■ What to produce
Restate word for word the lines that begin the listing and end with the line holding "HOLLOW = (8.4, -2.0, 71.5)".

■ Stored data
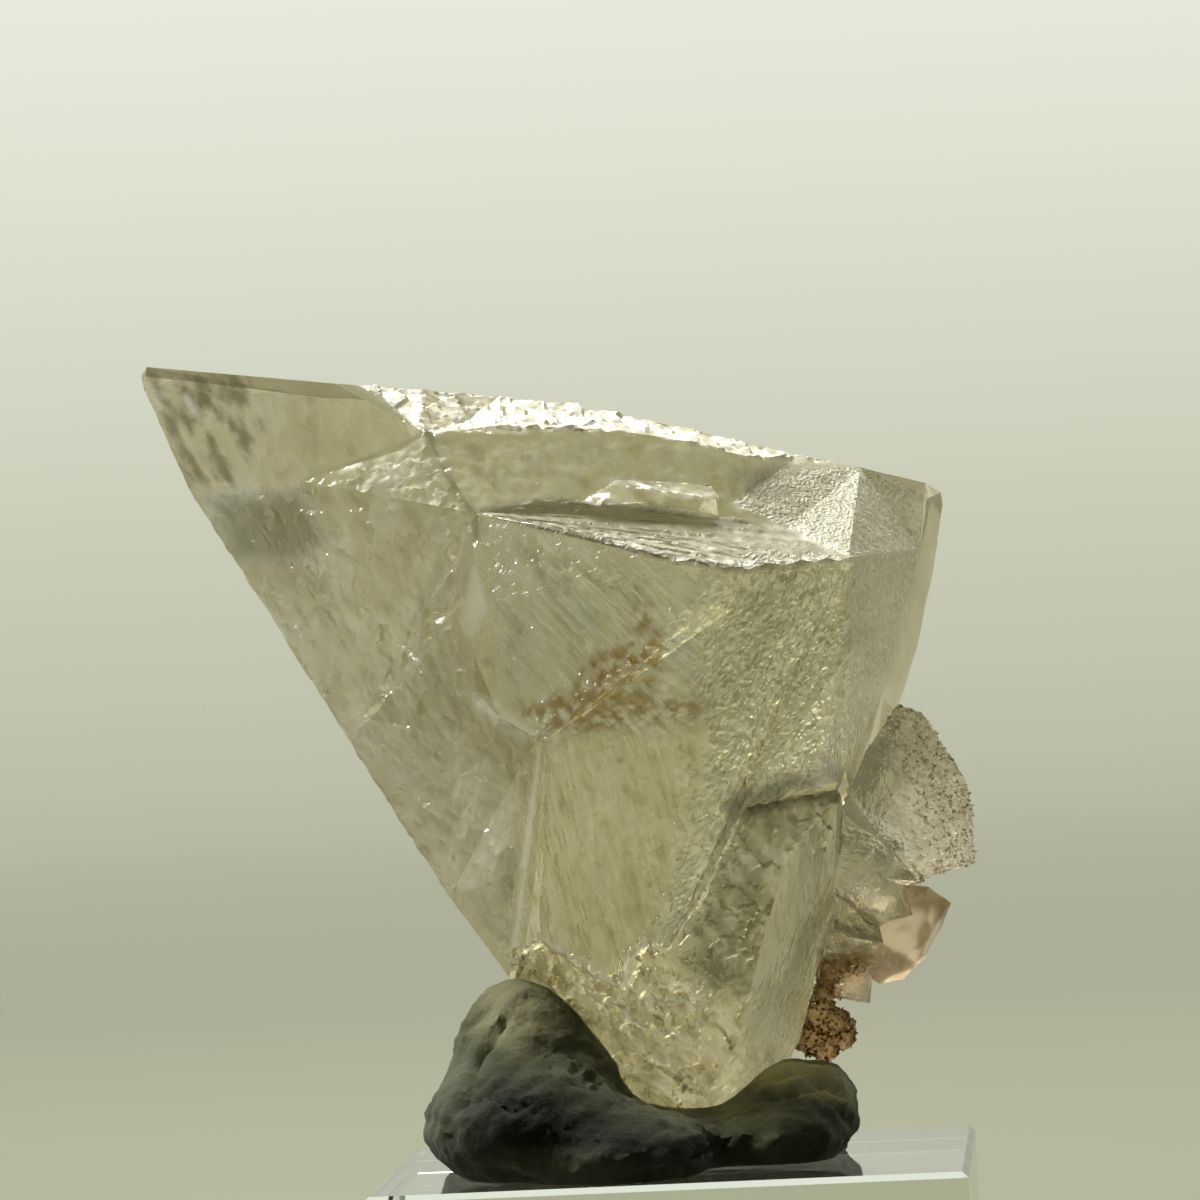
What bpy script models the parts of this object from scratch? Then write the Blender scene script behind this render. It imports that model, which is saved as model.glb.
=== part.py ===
"""A clear crystal specimen with amethyst on its side, stood in mineral putty on a clear display block.

Frame: origin at the centre of the block's underside, +X along the block's front edge, +Y away from
the front, +Z up. Corners are written in millimetres and scaled to metres when a mesh is made.
"""

import math

import bmesh
import bpy
from mathutils import Vector

MM = 0.001

# Driving sizes, in metres
BLOCK_SIDE = 0.050
BLOCK_HEIGHT = 0.015
BLOCK_CHAMFER = 0.0005
GAP = 0.0003
PUTTY_VOXEL = 0.0017
PUTTY_SMOOTHING_PASSES = 6
KNOB_SUBDIVISIONS = 1

# Relief of the ribbed ledge and of the chipped rim, in millimetres
RIB_HEIGHT = 0.3
RIBS_PER_SIDE = 4
RIM_CHIP_DEPTH = 0.5

# Main crystal: a thick blade with a blunt tip at upper left. Corners in millimetres.
TIP_TOP = (-42.5, 1.5, 84.9)
TIP_END = (-43.1, 2.5, 84.2)
TIP_LOW = (-42.8, 1.5, 82.9)

WINDOW_TOP = (-26.0, -3.0, 82.6)
WINDOW_LEFT = (-39.3, 0.5, 74.4)
WINDOW_BOTTOM = (-29.4, -3.0, 74.5)
WINDOW_CORNER = (-18.3, -6.0, 78.0)

# Rim: the skyline from the window to the top right corner, and the foot of its chipped bevel
SKYLINE = [
    (-19.0, 0.0, 81.8),
    (-12.4, 3.0, 80.9),
    (-4.0, 5.0, 79.3),
    (4.5, 6.0, 77.2),
    (12.9, 8.0, 74.7),
    (18.0, 10.0, 73.4),
    (23.5, 13.0, 71.8),
]
RIM_FOOT = [(-12.0, -4.5, 78.4), (-3.6, -3.0, 77.7), (3.9, -1.5, 76.3), (8.9, 0.5, 74.8)]
TOP_RIGHT = (24.8, 13.0, 70.9)
HOLLOW = (8.4, -2.0, 71.5)

# Ribbed ledge: it fans out from one point, and its front edge stands out furthest
FAN_POINT = (-14.0, -10.0, 71.0)
FAN_BACK = [
    (-8.6, -8.0, 71.7),
    (-3.7, -6.5, 71.3),
    (0.4, -5.5, 70.1),
    (4.6, -4.5, 69.6),
    (8.8, -4.0, 69.0),
    (11.8, -4.0, 68.3),
]
FAN_END = (17.1, -7.5, 65.7)
FAN_FRONT = [(-3.4, -13.0, 68.5), (0.9, -14.3, 66.8), (7.4, -15.0, 65.4), (13.2, -12.5, 65.7)]

# Smooth band down the right side: its inner and outer edges
BAND_INNER = [
    (23.6, 10.0, 70.4),
    (22.9, 9.5, 66.2),
    (21.5, 8.5, 60.2),
    (19.3, 5.5, 54.6),
    (15.8, 0.0, 47.5),
]
BAND_OUTER = [
    (24.9, 13.0, 69.8),
    (23.7, 13.0, 63.7),
    (22.1, 12.0, 57.5),
    (20.5, 11.0, 53.2),
    (17.8, 10.0, 47.2),
    (16.0, 9.0, 44.7),
]

# Front plate: its right edge, and the broken edge that it ends in
PLATE_RIGHT = (16.9, -6.5, 57.9)
PLATE_HEEL = (13.8, -5.0, 47.7)
PLATE_NOTCH = (15.1, -1.5, 46.7)
PLATE_EDGE = [
    (7.6, -11.8, 45.9),
    (3.4, -12.0, 37.7),
    (0.7, -12.0, 34.0),
    (-1.1, -12.0, 34.7),
    (-2.7, -12.0, 33.1),
    (-3.5, -11.3, 30.6),
    (-5.3, -11.2, 31.7),
    (-8.6, -10.8, 34.0),
    (-10.2, -10.5, 35.3),
]

# Ridge between the left face and the front plate: a lens-shaped facet, a jog and a narrow strip
LENS_TOP = (-14.2, -10.8, 67.3)
LENS_LEFT = (-15.8, -10.6, 61.9)
LENS_FOOT = (-14.8, -11.2, 59.5)
LENS_RIGHT = (-13.2, -11.8, 63.2)
RIDGE = [(-14.7, -11.5, 56.1), (-12.6, -12.2, 53.8)]
STRIP_LEFT = [(-9.6, -13.0, 52.0), (-11.2, -11.5, 41.0), (-12.7, -9.4, 34.2)]
STRIP_RIGHT = [(-8.8, -13.5, 51.6), (-10.1, -12.4, 41.2), (-11.5, -10.3, 34.4)]

# Left edge, from below the window to where the crystal enters the putty
LEFT_EDGE = [(-26.4, 0.0, 52.0), (-18.4, -1.0, 38.4), (-13.6, -2.0, 31.3)]

# Back: a few large cleavage faces between these corners
BACK_TIP = (-27.0, 8.0, 81.2)
BACK_TOP = [(-8.0, 13.0, 78.4), (12.5, 18.0, 73.0), (21.5, 20.0, 69.1)]
BACK_SIDE = [(18.6, 19.0, 53.9), (15.5, 17.0, 44.5)]
BACK_FOOT = [(2.0, 14.0, 33.0), (-10.0, 7.0, 28.7)]

# Inside the foot, where the plate and the foot are one
PLATE_ROOT = [(14.0, 8.0, 44.0), (8.0, 3.0, 42.0), (3.0, 2.0, 34.0), (-1.0, 1.0, 30.5), (-8.0, 0.0, 30.5)]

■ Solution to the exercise
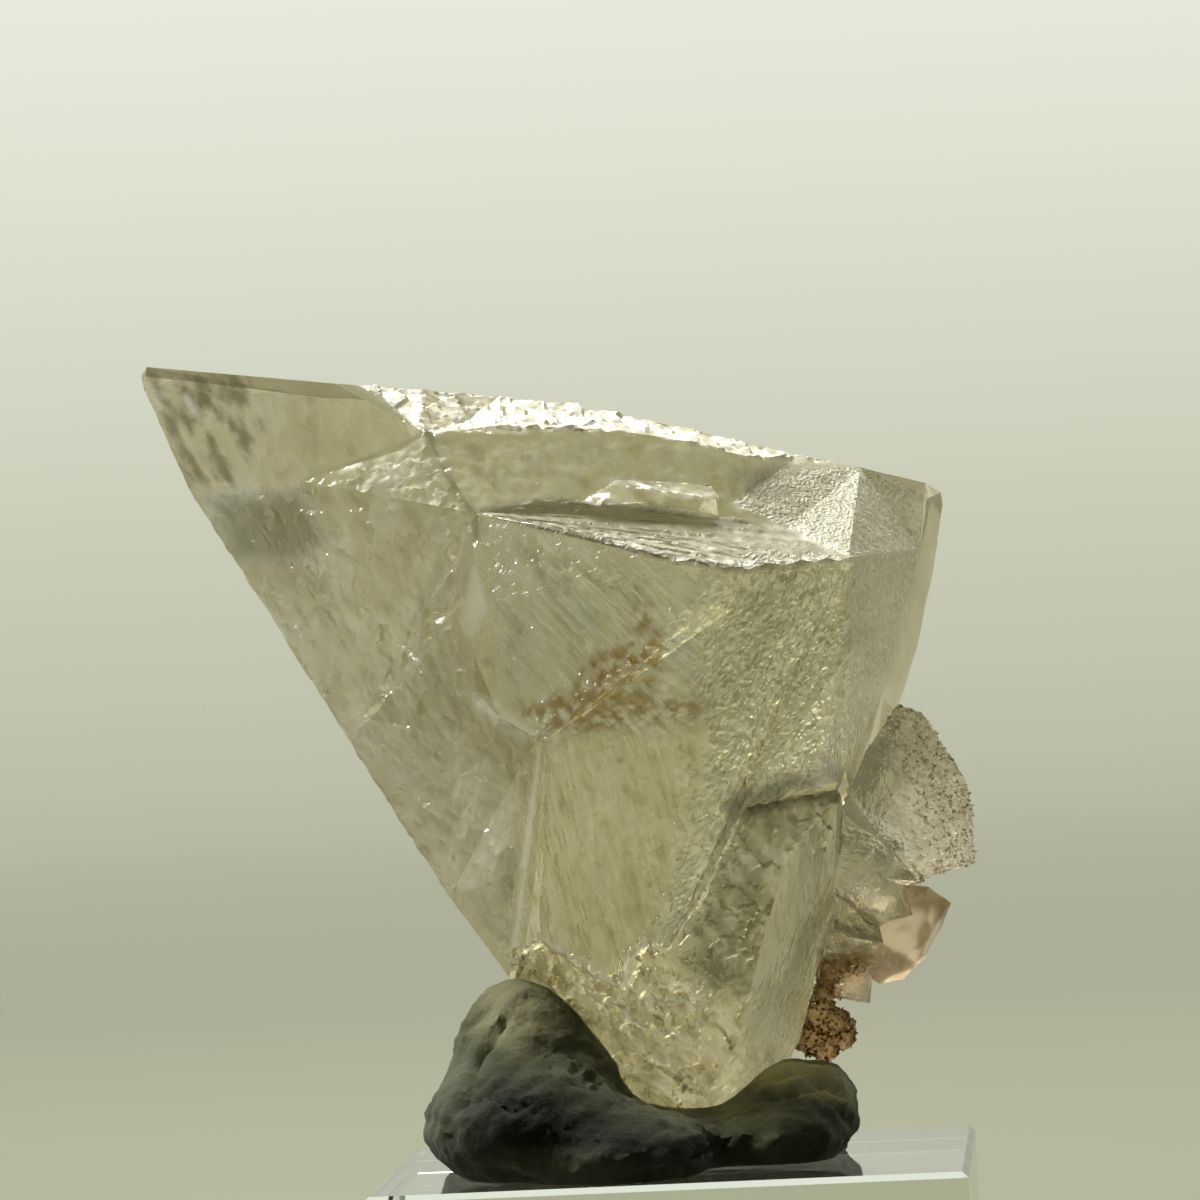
What bpy script models the parts of this object from scratch? Then write the Blender scene script behind this render. It imports that model, which is saved as model.glb.
=== part.py ===
"""A clear crystal specimen with amethyst on its side, stood in mineral putty on a clear display block.

Frame: origin at the centre of the block's underside, +X along the block's front edge, +Y away from
the front, +Z up. Corners are written in millimetres and scaled to metres when a mesh is made.
"""

import math

import bmesh
import bpy
from mathutils import Vector

MM = 0.001

# Driving sizes, in metres
BLOCK_SIDE = 0.050
BLOCK_HEIGHT = 0.015
BLOCK_CHAMFER = 0.0005
GAP = 0.0003
PUTTY_VOXEL = 0.0017
PUTTY_SMOOTHING_PASSES = 6
KNOB_SUBDIVISIONS = 1

# Relief of the ribbed ledge and of the chipped rim, in millimetres
RIB_HEIGHT = 0.3
RIBS_PER_SIDE = 4
RIM_CHIP_DEPTH = 0.5

# Main crystal: a thick blade with a blunt tip at upper left. Corners in millimetres.
TIP_TOP = (-42.5, 1.5, 84.9)
TIP_END = (-43.1, 2.5, 84.2)
TIP_LOW = (-42.8, 1.5, 82.9)

WINDOW_TOP = (-26.0, -3.0, 82.6)
WINDOW_LEFT = (-39.3, 0.5, 74.4)
WINDOW_BOTTOM = (-29.4, -3.0, 74.5)
WINDOW_CORNER = (-18.3, -6.0, 78.0)

# Rim: the skyline from the window to the top right corner, and the foot of its chipped bevel
SKYLINE = [
    (-19.0, 0.0, 81.8),
    (-12.4, 3.0, 80.9),
    (-4.0, 5.0, 79.3),
    (4.5, 6.0, 77.2),
    (12.9, 8.0, 74.7),
    (18.0, 10.0, 73.4),
    (23.5, 13.0, 71.8),
]
RIM_FOOT = [(-12.0, -4.5, 78.4), (-3.6, -3.0, 77.7), (3.9, -1.5, 76.3), (8.9, 0.5, 74.8)]
TOP_RIGHT = (24.8, 13.0, 70.9)
HOLLOW = (8.4, -2.0, 71.5)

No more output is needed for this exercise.